Apple has a plan for corporate America (and the world), it will hinge on the Intel/Mac package. It's called leadership. Apple has often led the computer industry and will set the pace again with an ever increasing palette of products, software and partnerships that will entice even the biggest corporate holdouts to consider Mac's in their mix of solutions. Business people are tired of the effort it takes to keep their PC's and networks running and reliable. Apple is the only serious contender as an option. With the Intel/Mac and the software to go with it, their will be very compelling reasons to switch. Reliability, compatability, uptime and productivity will win new users in the coming years.

Anonymous said...

Reliability, compatability, uptime and productivity will win new users in the coming years.

Precisely.
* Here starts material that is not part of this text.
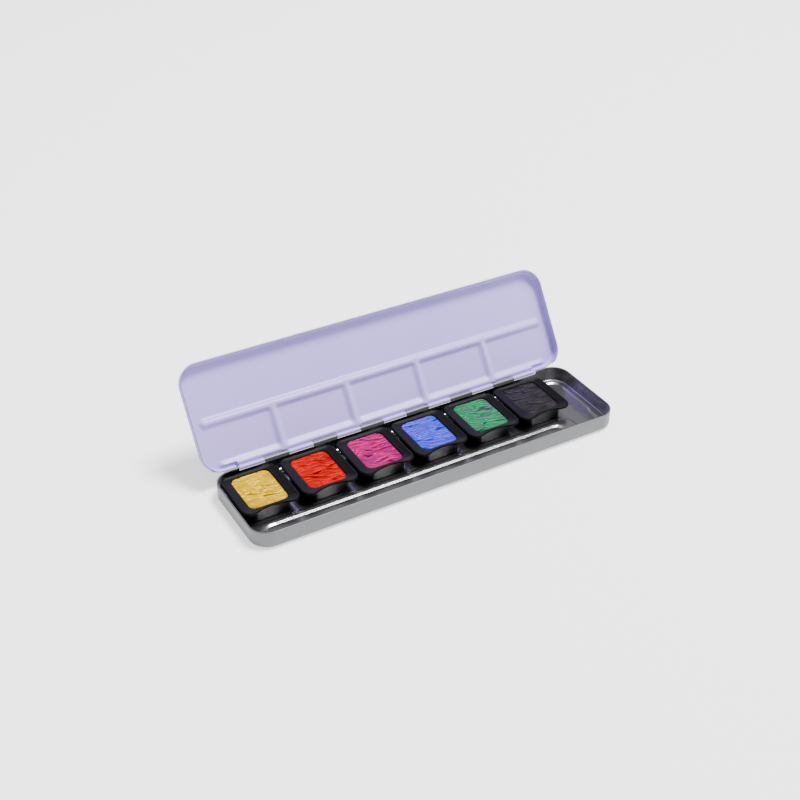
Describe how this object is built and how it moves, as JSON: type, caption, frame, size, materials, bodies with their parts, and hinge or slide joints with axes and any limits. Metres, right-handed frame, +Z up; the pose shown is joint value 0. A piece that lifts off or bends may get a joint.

Which is why it would be absolutely suicidal for Apple to attempt to support the bargain-basement hardware that forms the bulk of the PC market.

sdatexas said...


I agree. My reference to the Intel/Mac is Apple all the way. No third party licenses at all. They have the ball and need go with a fast break offense while they are hot. The Mhz issue is gone, support for periphial equipment should increase, MS should offer an upgrade of VPC for the Intel/Mac that will be faster than ever and Apple's design and user experience will win more and more customers.

BTW, I think Apple has only just begun to exploit some of the most interesting features of the Unix OS base. One is simultaneous multi-user capacity. Using VPN, you can run programs on another machine from anywhere in the world that has internet access and it's built into the Mac OS! Another area Apple has yet to move in is an upgrade in the Airport speed. This should happen with the next iteneration of the wireless standard (802.11N, I believe). This will give rise to wireless connections between computer and monitor, stereo, TV, iPod, etc. I would also look for Apple to push a new professional verical market like they have Video, music and photography. What would it be? Video phone is my bet.